Turning Back Time

Seth and Josh Meyers reminisce about growing up in NH on new podcast
Seth Meyers Family Vacations Enhanced Sr

Josh and Seth Meyers in a family vacation photo with parents Hilary and Larry. Courtesy Seth Meyers

Few Granite State celebrities command the charm of Seth Meyers. And lately, the “Late Night” host seems to have found a new platform — perhaps to fill the creative void left by the ongoing Writers Guild of America strike — with the podcast, “Family Trips with the Meyers Brothers.”

Seth and his actor-comedian younger brother, Josh, reminisce about childhood vacations and other miscellaneous memories from their adolescence, with the help of some familiar voices.

In the debut episode, the brothers swap stories with Seth’s fellow “Saturday Night Live” alumnus and New Englander Amy Poehler about the local brand of “love language” that is affectionate familial taunting — and the perils of taking family trips with teens.

“Yes, I saw some cool stuff, but I was very moody,” Poehler recalled of one such excursion to Puerto Rico. “And at the time, I just remember being like, it’s so hot. And like, there’s frogs everywhere and the food is so weird.”

In the second episode, local audiences will likely get a kick out of the story about Josh’s attempt to skirt his shift bussing tables at Shorty’s Mexican Roadhouse to watch the Manchester High School West basketball team in the state finals. (Spoiler alert: He made the game, but lost the job.)

But the really endearing bits, for those here in New Hampshire, come in the third episode, where Seth and Josh are joined by their parents and longtime Bedford residents, Larry and Hillary. They laugh their way through a highlight reel of family vacations from Pittsburgh to Telluride, with plenty of detours through New England. 
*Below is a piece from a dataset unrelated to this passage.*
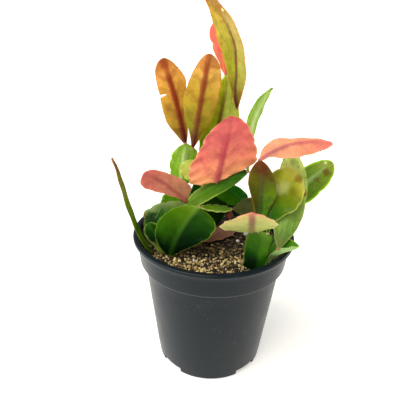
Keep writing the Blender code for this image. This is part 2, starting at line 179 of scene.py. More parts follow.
HIGHLIGHT_ABOVE_STEP = 0.5
HIGHLIGHT_WITHIN = (0.0006, 0.0002)
HIGHLIGHT_COVERS = 0.55
DUST_VARIES = (0.3, 0.7)
DUST_SHOWS = (0.55, 0.75)
DUST_COVERS = 0.5
SPECKS_SHOW = (0.56, 0.7)
POT_ROUGHNESS = (0.28, 0.4)
POT_REFLECTS = 0.21
POT_RELIEF = 0.00006


def arc(centre, radius, start, end, steps):
    """Points of an arc in a turned profile, by angle in degrees."""
    angles = [math.radians(start + (end - start) * k / steps) for k in range(steps + 1)]
    return [(centre[0] + radius * math.cos(a), centre[1] + radius * math.sin(a)) for a in angles]


def straight(start, end, steps):
    """Points of a straight run in a turned profile, after its start and before its end."""
    return [(start[0] + (end[0] - start[0]) * k / steps, start[1] + (end[1] - start[1]) * k / steps)
            for k in range(1, steps)]


def turn_profile(profile, steps):
    """A closed body turned from a profile in millimetres, given as (radius, height)."""
    bm = bmesh.new()
    points = [bm.verts.new((r * MM, 0, z * MM)) for r, z in profile]
    edges = [bm.edges.new(pair) for pair in zip(points, points[1:])]
    bmesh.ops.spin(bm, geom=points + edges, cent=(0, 0, 0), axis=(0, 0, 1), dvec=(0, 0, 0),
                   angle=math.tau, steps=steps, use_merge=True, use_duplicate=False)
    bmesh.ops.remove_doubles(bm, verts=bm.verts, dist=0.000001)
    bmesh.ops.recalc_face_normals(bm, faces=bm.faces)
    return bm


def pot_profile():
    """The pot's section: from the middle of its floor up its inner wall, over the lip and down."""
    step = POT_HEIGHT - COLLAR_HEIGHT
    roll = LIP_DEPTH / 2
    base_in = BASE_RADIUS - WALL
    collar_in = COLLAR_BOTTOM_RADIUS - WALL
    lip_in = COLLAR_TOP_RADIUS - WALL
    inner = [(0, POT_FLOOR), (base_in - FLOOR_BEVEL, POT_FLOOR), (base_in, POT_FLOOR + FLOOR_BEVEL)]
    inner += straight((base_in, 0), (BODY_TOP_RADIUS - WALL, step), 6)
    inner += [(BODY_TOP_RADIUS - WALL, step), (collar_in - STEP_BEVEL, step + WALL),
              (collar_in, step + WALL + STEP_BEVEL), (lip_in, POT_HEIGHT - WALL)]
    turn = LIP_ROUNDING_INSIDE
    inner += arc((lip_in + turn, POT_HEIGHT - turn), turn, 180, 90, 4)
    lip = arc((LIP_RADIUS - roll, POT_HEIGHT - roll), roll, 90, -60, 12)
    collar_top = (COLLAR_TOP_RADIUS, POT_HEIGHT - LIP_DEPTH - UNDER_LIP[1])
    collar = [(COLLAR_TOP_RADIUS + UNDER_LIP[0], POT_HEIGHT - LIP_DEPTH), collar_top]
    collar += straight(collar_top, (COLLAR_BOTTOM_RADIUS, step + COLLAR_STRAIGHT_ENDS), 4)
    turn = COLLAR_ROUNDING
    collar += arc((COLLAR_BOTTOM_RADIUS - turn, step + turn), turn, 0, -90, 5)
    turn = STEP_FILLET
    collar += arc((BODY_TOP_RADIUS + turn, step - turn), turn, 90, 180, 3)
    body = straight((BODY_TOP_RADIUS, step - STEP_FILLET), (BASE_RADIUS, 0), 8)
    turn = BASE_ROUNDING
    foot = arc((BASE_RADIUS - turn, turn), turn, 0, -90, 5)
    return inner + lip + collar + body + foot + [(0, 0)]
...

“Most of the time after we moved to New Hampshire, we didn’t go out West very often because we could ski here,” Larry recalled, recounting trips to Waterville Valley.

Vacationland, unsurprisingly, also plays prominently. The family recalled a particularly harrowing excursion to Maine’s Molasses Pond, which Hillary says she learned about in the Bedford Bulletin, that included a traumatic bug bite incident and an outhouse. A trip to Chebeague Island led the family to fantasize about opening up their own hotel, the “All Inn.”

Whether you can relate to their memories of singing along to cassettes on road trips winding through the Kancamagus Highway — which, they say, they always called the ‘Kan-cah-may-gus’ Highway” — surely you might find some comfort in the refrain the brothers offer their parents at the end of the episode: “We encounter calamity, but it made us stronger as a family.”